Nevertheless his silence began to worry us. Certain colleagues spoke of it ironically: “Well! your great Valéry, so well begun!.. He contents himself with those few youthful poems; fine promises to be sure. Now he is silent. He will always be silent. Confess you have overrated him a little. He has given out already.…” He was taken for a trifler, already almost a “flunker.”

However, his conversation remained dazzling to such a degree that sometimes I came to fear he would satisfy himself with it. I feared also for him the lure of mathematics, in view of his love of precision. It was not before a table full of white paper that he worked then, but before an enormous blackboard, very cumbersome for the modest little room he occupied at that time. 1He traced on it strange signs, complicated equations of which I did not understand an iota, formulas he explained to me at length, in spite of my incompetency; for he cared very little whether he was understood or not; it was more for himself and to himself that he spoke than for others. From that the lack of care he expended on his delivery which, up to the end of his life, remained very faulty; it often happened that his flock at the College of France, at the Vieux-Colombier, at the Sorbonne or elsewhere, had to content itself with seeing him and give up understanding him, not being able, as in a private conversation, to beg him to repeat his sentences. Besides, he often contented himself with any listener at all, provided that the latter seemed to him to pay sufficient attention and to let him orate to his fill without interrupting him. In the time of our youth he sang the praises of a certain “interlocutor,” deferential and silent as he could wish, who drank in his words and was satisfied to indicate his astonishment by looks; he found him anew every day at the same hour on the platform of the omnibus. This stranger intrigued me. I became jealous of him. Who could he be?… Checking up finally enabled me to discover that he was the swimming teacher from the Rochechouart swimming pool.
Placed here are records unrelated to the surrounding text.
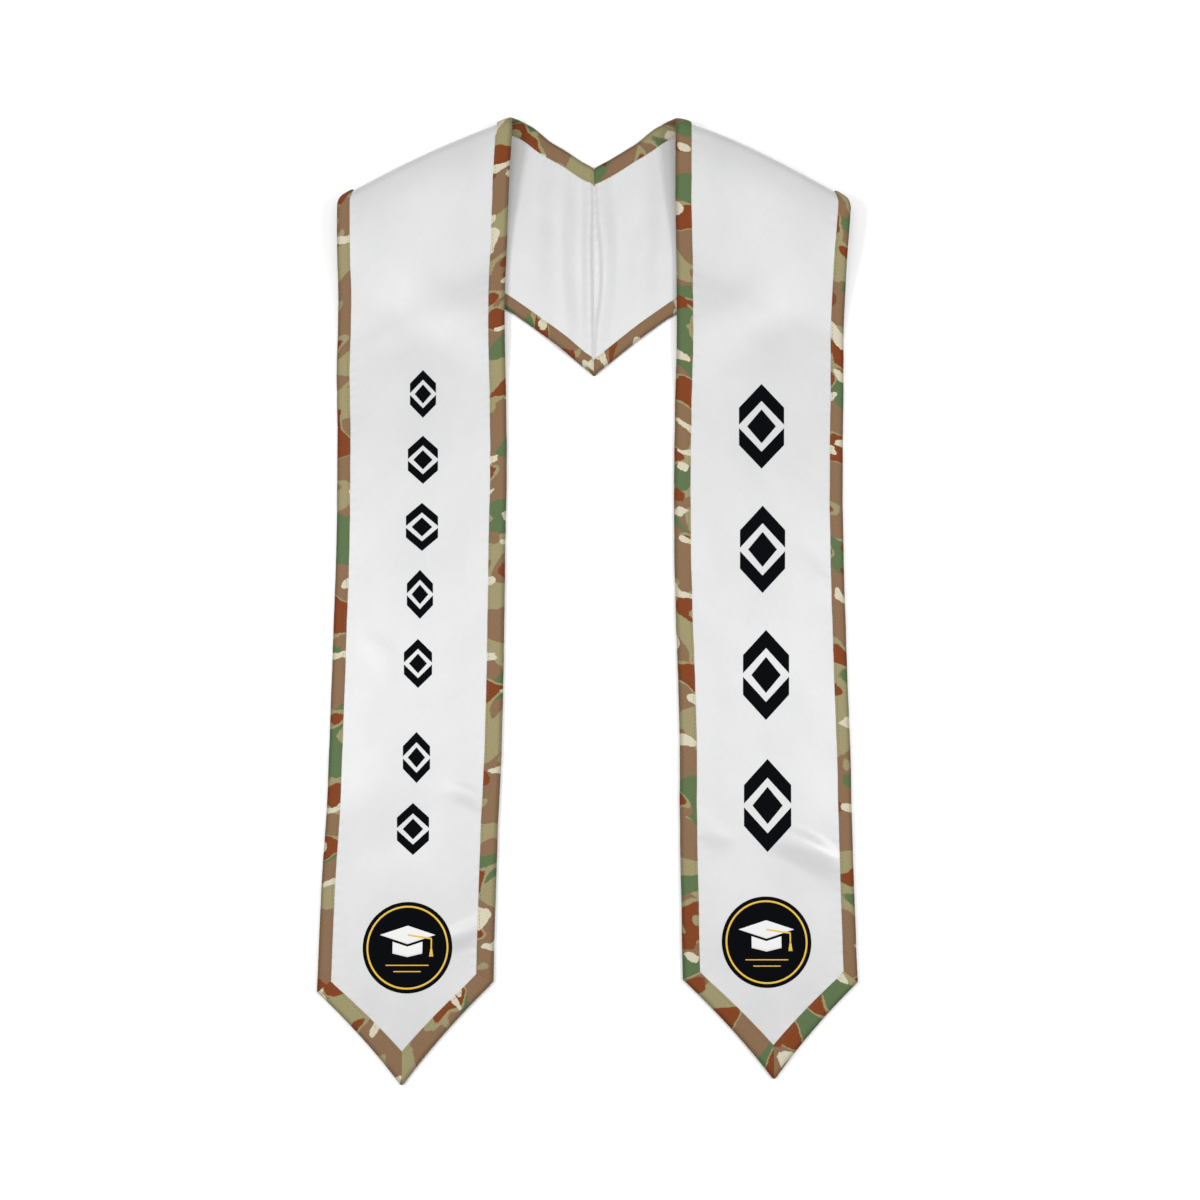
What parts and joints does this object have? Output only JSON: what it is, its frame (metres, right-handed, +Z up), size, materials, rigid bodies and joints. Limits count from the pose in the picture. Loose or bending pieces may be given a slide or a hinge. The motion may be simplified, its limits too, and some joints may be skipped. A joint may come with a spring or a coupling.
{
  "type": "graduation stole",
  "caption": "White satin graduation stole lying flat: two pointed front panels joined by a V-shaped back, folded at the shoulders, with bound edges.",
  "frame": {"origin": "middle of the underside of the stole as it lies flat", "axes": "+Y towards the neck, +X to the right seen from above with the neck away, +Z up from the table"},
  "size_m": [0.4228, 0.78, 0.0208],
  "materials": {
    "satin": "soft satin",
    "tape": "printed woven tape in brown, green and cream"
  },
  "bodies": {
    "root": {"left_strip": "satin", "left_neck_binding": "tape", "left_outer_binding": "tape", "left_inner_tip_binding": "tape", "left_outer_tip_binding": "tape", "right_strip": "satin", "right_neck_binding": "tape", "right_outer_binding": "tape", "right_inner_tip_binding": "tape", "right_outer_tip_binding": "tape"}
  },
  "joints": []
}
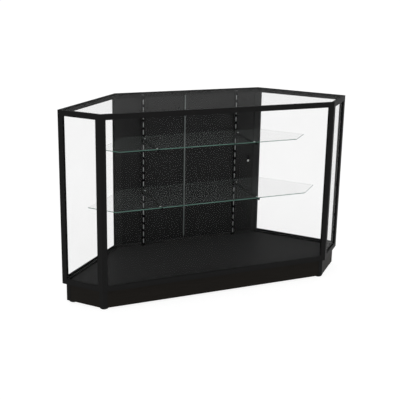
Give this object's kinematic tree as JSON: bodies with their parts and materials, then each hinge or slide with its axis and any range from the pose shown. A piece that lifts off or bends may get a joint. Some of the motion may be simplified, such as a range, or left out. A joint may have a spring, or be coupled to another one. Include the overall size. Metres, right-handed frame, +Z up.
{
  "type": "corner display cabinet",
  "caption": "Hexagonal glass display cabinet for a corner, with bypass sliding rear doors, a cam lock and glass shelves on slotted standards.",
  "frame": {"origin": "centre of the footprint, on the floor", "axes": "+X along the front to the viewer's right, +Y from the front glass to the sliding doors, +Z up"},
  "size_m": [1.5338, 0.5176, 0.965],
  "materials": {
    "black_anodised": "black anodised, satin",
    "clear_glass": "polished, clear with a green edge",
    "shelf_glass": "polished, clear with a green edge",
    "door_glass": "dark, polished",
    "gasket_rubber": "matte",
    "deck_laminate": "black laminate",
    "base_laminate": "black-brown laminate",
    "raw_wood": "unfinished",
    "zinc_steel": "zinc plated",
    "black_steel": "black powder coat, satin",
    "black_nylon": "matte",
    "white_nylon": "matte",
    "clear_pads": "clear, soft",
    "satin_chrome": "satin",
    "lock_brass": "machined"
  },
  "bodies": {
    "cabinet": {"top_rail_front": "black_anodised", "top_rail_short_left": "black_anodised", "top_rail_short_right": "black_anodised", "top_rail_long_left": "black_anodised", "top_rail_long_right": "black_anodised", "top_rail_rear": "black_anodised", "bottom_rail_front": "black_anodised", "bottom_rail_short_left": "black_anodised", "bottom_rail_short_right": "black_anodised", "bottom_rail_long_left": "black_anodised", "bottom_rail_long_right": "black_anodised", "bottom_rail_rear": "black_anodised", "post_side_left": "black_anodised", "post_front_left": "black_anodised", "post_front_right": "black_anodised", "post_side_right": "black_anodised", "post_rear_right": "black_anodised", "post_rear_left": "black_anodised", "corner_keys": "zinc_steel", "pane_front": "clear_glass", "pane_short_left": "clear_glass", "pane_short_right": "clear_glass", "pane_long_left": "clear_glass", "pane_long_right": "clear_glass", "pane_gaskets": "gasket_rubber", "top_glass": "clear_glass", "top_glass_gasket": "gasket_rubber", "deck_panel": "deck_laminate", "base_board_front": "base_laminate", "base_boards_short": "base_laminate", "base_boards_long": "base_laminate", "base_board_rear": "base_laminate", "base_corner_posts": "black_anodised", "base_corner_blocks": "raw_wood", "base_cleats": "raw_wood", "base_screws": "zinc_steel", "corner_glides": "black_nylon", "lower_door_track": "black_anodised", "standard_left": "black_steel", "standard_right": "black_steel", "standard_screws": "black_steel", "brackets_upper": "black_steel", "brackets_lower": "black_steel", "bracket_pads": "clear_pads"},
    "left_door": {"left_door_glass": "door_glass", "left_door_shoe": "black_anodised", "left_door_pull": "black_anodised", "left_door_glides": "white_nylon"},
    "right_door": {"right_door_glass": "door_glass", "right_door_shoe": "black_anodised", "right_door_pull": "black_anodised", "right_door_glides": "white_nylon", "lock_barrel": "satin_chrome"},
    "lock": {"lock_plug": "lock_brass", "lock_cam": "black_steel", "lock_cap": "satin_chrome"},
    "upper_shelf": {"shelf_upper": "shelf_glass"},
    "lower_shelf": {"shelf_lower": "shelf_glass"}
  },
  "joints": [
    {"name": "left_door_slide", "type": "slide", "parent": "cabinet", "child": "left_door", "axis": [1, 0, 0], "range_m": [0, 0.355]},
    {"name": "right_door_slide", "type": "slide", "parent": "cabinet", "child": "right_door", "axis": [1, 0, 0], "range_m": [-0.355, 0]},
    {"name": "lock_turn", "type": "hinge", "parent": "right_door", "child": "lock", "pos_m": [0.35625, 0.2388, 0.546], "axis": [0, 1, 0], "range_deg": [0, 90]},
    {"name": "upper_shelf_lift", "type": "slide", "parent": "cabinet", "child": "upper_shelf", "axis": [0, 0, 1], "range_m": [0, 0.04]},
    {"name": "lower_shelf_lift", "type": "slide", "parent": "cabinet", "child": "lower_shelf", "axis": [0, 0, 1], "range_m": [0, 0.04]}
  ]
}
Mathematics and algebra filled his mind; not at first geometry, for which, at the beginning, he showed a determined lack of understanding: “When, for the first time, in class, I heard the professor say: ‘Let us take the triangle ABC and transpose it onto the triangle A’B’C’,’ my mind refused to follow.” 1What could that mean? Useless to continue: I don’t get it. It will be for others to judge whether this conclusion about geometry is admissible, and I doubt that Valéry would have been able to sustain it, while pursuing intrepidly, on the other hand, the study of astronomy, for instance. He lent to Lobatchewsky, Maxwell and Riemann an attention he refused to literary works. During a stay at La Roque, where he had had the great pleasure of finding on his night-table the writings of Maxwell, that I had had the pleasure of getting to offer him, he took from my library one evening the two volumes of Martin Chuzzlewit by Dickens, that he returned to me the next morning, having passed a part of the night, he said, in reading them.

“What! Completely?” I exclaimed.

“Oh!.. sufficiently. I acquainted myself with his processes which are agreeable enough. I saw his starting point and his point of arrival. Between the two, there is just stuffing. A good secretary, having once grasped his method, could have worked it out about as well. The Fara da se does not interest me.”

He made quick work of assimilating the little nutritive matter in a book, and, as a rule, once he had seen “what it was driving at,” his curiosity passed on to something else. Even if he was enchanted, he didn’t care to linger. Ars non stagnat remained his devise; and, if he considered a work of art only in so far as the artist can do it over again at will, “why do again,” he thought, “what has already been perfected?” It was important to bring every enterprise to perfection at once, in order to be able to relinquish it immediately afterwards. That is the source of his accomplished works that were each one, turn by turn, his great poems, after he had gotten his hand in with the “exercises” of La Jeune Parque. Ceaselessly he went forward, adhering with modesty to the concealment of his gropings, his touching-up, his sketches, and letting his colleagues all about him lag behind rewriting unflaggingly the same verses, the same books, or, without progress, their equivalents.

So he held literature in rather profound contempt, especially the novel. The truth is, he was not interested in others, at least in their capacity as persons; for he refused to feel.… I was going to say sympathy, but I would not like that word to be misunderstood and to have it thought that I mean he was incapable of loving; no, but rather he disliked another’s thought or emotion, to encroach on his own domain by contagion. Was it not in this sense that La Rochefoucauld could write: “I am not very susceptible to pity, and I wish I were not so at all?”

Consequently, his admirations in the field of letters were rare, and more and more grudging, quickly reduced or passed by. That which he professed in the beginning of his career for Stendhal, for instance, I was astonished to see him, at the latter part of his life, smile at; he then claimed, paradoxically, to prefer Restif de la Bretonne or Casanova to him. Besides, he read very little, 1feeling no need to call upon others in order to think.